True to Qatar Foundation’s ethos, the museum isn’t designed to be consumed quietly, it’s a space for discussion, learning, and creative exchange. Workshops, lectures, student programmes, and community initiatives are woven into its core mission. The idea is simple but ambitious: make art accessible, make creativity collaborative, and make modernism a living conversation rather than a historical footnote.

And its location in Education City amplifies that mission. Surrounded by universities, research centres, public art, and architectural landmarks by Rem Koolhaas, Arata Isozaki, and Legorreta, the museum becomes part of a broader ecosystem dedicated to knowledge and cultural dialogue.

It also arrives at a significant moment. Interest in Husain’s work has surged globally—fuelled by the rise of the Indian art market and a wider curiosity for non-Western modernisms. Earlier this year, a long-lost Husain mural found in Norway sold for USD 13.8 million, breaking records. His legacy is no longer regional; it is emphatically international.

Home At Last

In the end, Lawh Wa Qalam isn’t just a museum, it’s a homecoming.

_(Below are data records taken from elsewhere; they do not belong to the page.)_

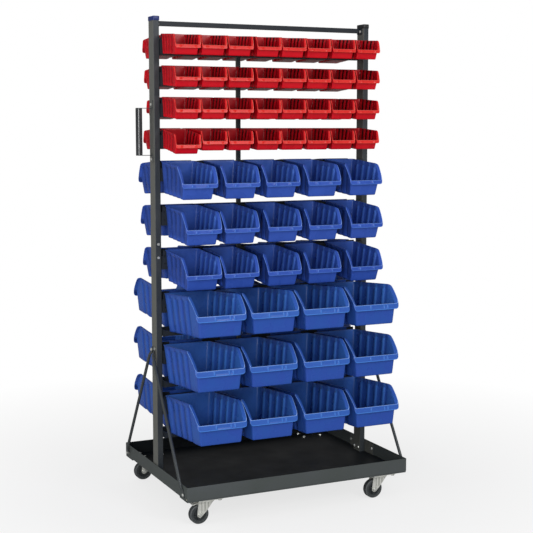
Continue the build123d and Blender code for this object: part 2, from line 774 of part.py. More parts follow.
def make_brake(x, y):
    """Brake lever between the fork's legs: a bent plate on a cross pin, with a wider pedal at its end."""
    brake_cut_y = (brake_pedal_width + brake_width) / 4
    low = brake_pin_z - brake_thickness / 2
    high = brake_pin_z + brake_thickness / 2
    side_view = Plane(origin=(cart_x + x, y, 0), x_dir=(1, 0, 0), z_dir=(0, -1, 0))
    with BuildPart() as brake:
        with BuildSketch(side_view):
            with BuildLine():
                Polyline(
                    (brake_nose - brake_pin_x, high),
                    (-brake_flat_end, high),
                    (-brake_tip, high - brake_tip_drop),
                    (-brake_tip, low - brake_tip_drop),
                    (-brake_flat_end, low),
                    (brake_nose - brake_pin_x, low),
                    close=True,
                )
            make_face()
        extrude(amount=brake_pedal_width / 2, both=True)
        with BuildSketch(level(low - brake_tip_drop)):
            for face in (-1, 1):
                with Locations((x + (brake_nose - brake_pedal_start) / 2, y + face * brake_cut_y)):
                    Rectangle(brake_pedal_start + brake_nose, (brake_pedal_width - brake_width) / 2)
        extrude(amount=brake_tip_drop + 2 * brake_thickness, mode=Mode.SUBTRACT)
        with BuildSketch(side_view):
            with Locations((-brake_pin_x, brake_pin_z)):
                Circle(brake_pin_diameter / 2)
        extrude(amount=leg_half, both=True)
    return brake


def make_hub(x, y):
    """Moulded wheel centre: bored boss, thin web and the rim that carries the tyre."""
    wheel_x = x - caster_trail
    with BuildPart() as hub:
        with BuildSketch(Plane(origin=(cart_x, y + tyre_width / 2, 0), x_dir=(1, 0, 0), z_dir=(0, -1, 0))):
            with Locations((wheel_x, axle_z)):
                Circle(hub_rim_radius)
                Circle(hub_rim_radius - hub_rim_thickness, mode=Mode.SUBTRACT)
        extrude(amount=tyre_width)
        with BuildSketch(Plane(origin=(cart_x, y + hub_web / 2, 0), x_dir=(1, 0, 0), z_dir=(0, -1, 0))):
            with Locations((wheel_x, axle_z)):
                Circle(hub_rim_radius - hub_rim_thickness / 2)
        extrude(amount=hub_web)
        with BuildSketch(Plane(origin=(cart_x, y + hub_length / 2, 0), x_dir=(1, 0, 0), z_dir=(0, -1, 0))):
            with Locations((wheel_x, axle_z)):
                Circle(hub_boss_diameter / 2)
        extrude(amount=hub_length)
        with BuildSketch(Plane(origin=(cart_x, y + hub_length / 2, 0), x_dir=(1, 0, 0), z_dir=(0, -1, 0))):
            with Locations((wheel_x, axle_z)):
                Circle(axle_diameter / 2 + running_clearance)
        extrude(amount=hub_length, mode=Mode.SUBTRACT)
    return hub


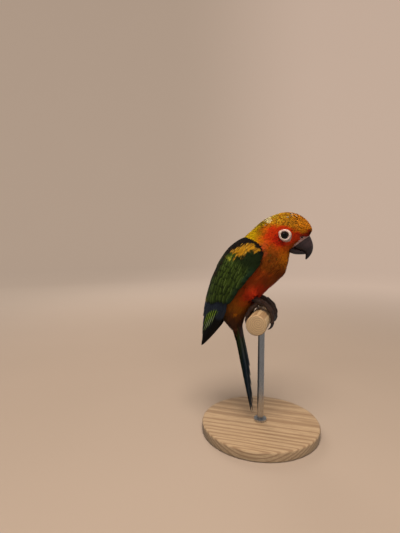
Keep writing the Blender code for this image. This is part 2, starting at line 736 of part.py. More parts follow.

Not to India, where Husain’s journey began, but to the place that recognised his genius without condition. In Qatar, he painted freely, fearlessly, and prolifically, until the very end.

This museum, born from his own sketch and built on a foundation of respect, becomes the space where his nomadic spirit finally rests. Visitors step not into a shrine, but into a world still in motion—still questioning, still dreaming, still brimming with the audacity that defined him.

Husain once said he felt like a “global nomad.” Now, in the desert city that welcomed him, his legacy finds a permanent—and poetic—address.

FAQs

1. What is the Lawh Wa Qalam: M. F. Husain Museum?
It’s the world’s first museum dedicated entirely to M. F. Husain, built from a sketch he created in 2008 and designed by architect Martand Khosla.

2. Where is the museum located?
The museum is in Doha’s Education City, a 12-sq-km campus known for its universities, cultural institutions, and landmark architecture.

3. What can visitors expect to see inside?
The museum features early sketches, major paintings, films, poetry, photographs, personal objects, and a dedicated gallery for Seeroo fi al Ardh.

4. Why is this museum significant?
It marks a historic tribute to Husain’s legacy, honouring the years he spent in Qatar and cementing his status as a global modernist.

5. Is Seeroo fi al Ardh part of the museum?
Yes. The iconic mechanical multimedia installation is displayed in its own gallery, presented as Husain intended—immersive and experiential.